Cryptanalysis of a chaotic image cipher based on plaintext-related permutation and lookup table

Abstract

In 2017, an efficient chaotic image cipher with dynamic lookup table driven by bit-level permutation strategy (ICDLT) was proposed (Hu et al. Nonlinear Dyn 87:1359–1375). The chaotic cipher adopts a plaintext-related image encryption mechanism as an efficient measure against chosen-plaintext/ciphertext attack. ICDLT is composed of four basic parts: inter-pixel permutation, sequential addition, intra-pixel permutation and diffusion processes, where two kinds of permutation are both related to the plaintext.
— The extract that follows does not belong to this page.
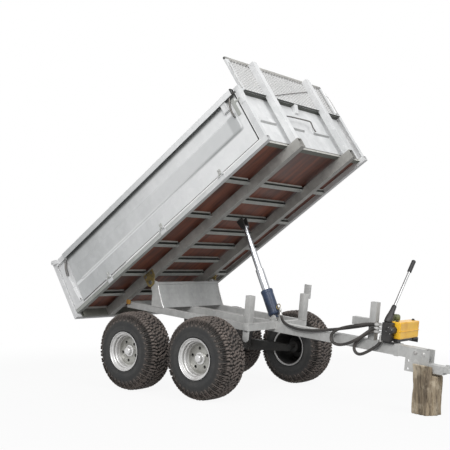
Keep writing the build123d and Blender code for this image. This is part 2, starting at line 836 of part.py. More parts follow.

Although ICDLT is built on complex nonlinear dynamics, we found that it is still vulnerable against chosen-plaintext attack and its individual sub-keys can be recovered using a divide-and-conquer strategy. Benefiting from the essential structure of ICDLT and the intrinsic properties of Latin square, the proposed attack requires only $$ (8 \cdot N^2 +256 + n_c \cdot (2 \cdot N -1))$$ plain images, where $$N^2$$ is the size of the image and $$n_c$$ is the number of cipher images that need to be cracked. Furthermore, we summarize a more general framework which is beneficial for cryptanalyzing a class of plaintext-related image ciphers. Finally, we propose an improved scheme based on the designed plaintext-related XOR encryption (PR-XOR) module to enhance the security of ICDLT. Theoretical analysis and experiments prove that the improved scheme not only maintains the excellent statistical performances of the original one, but also can resist various attacks.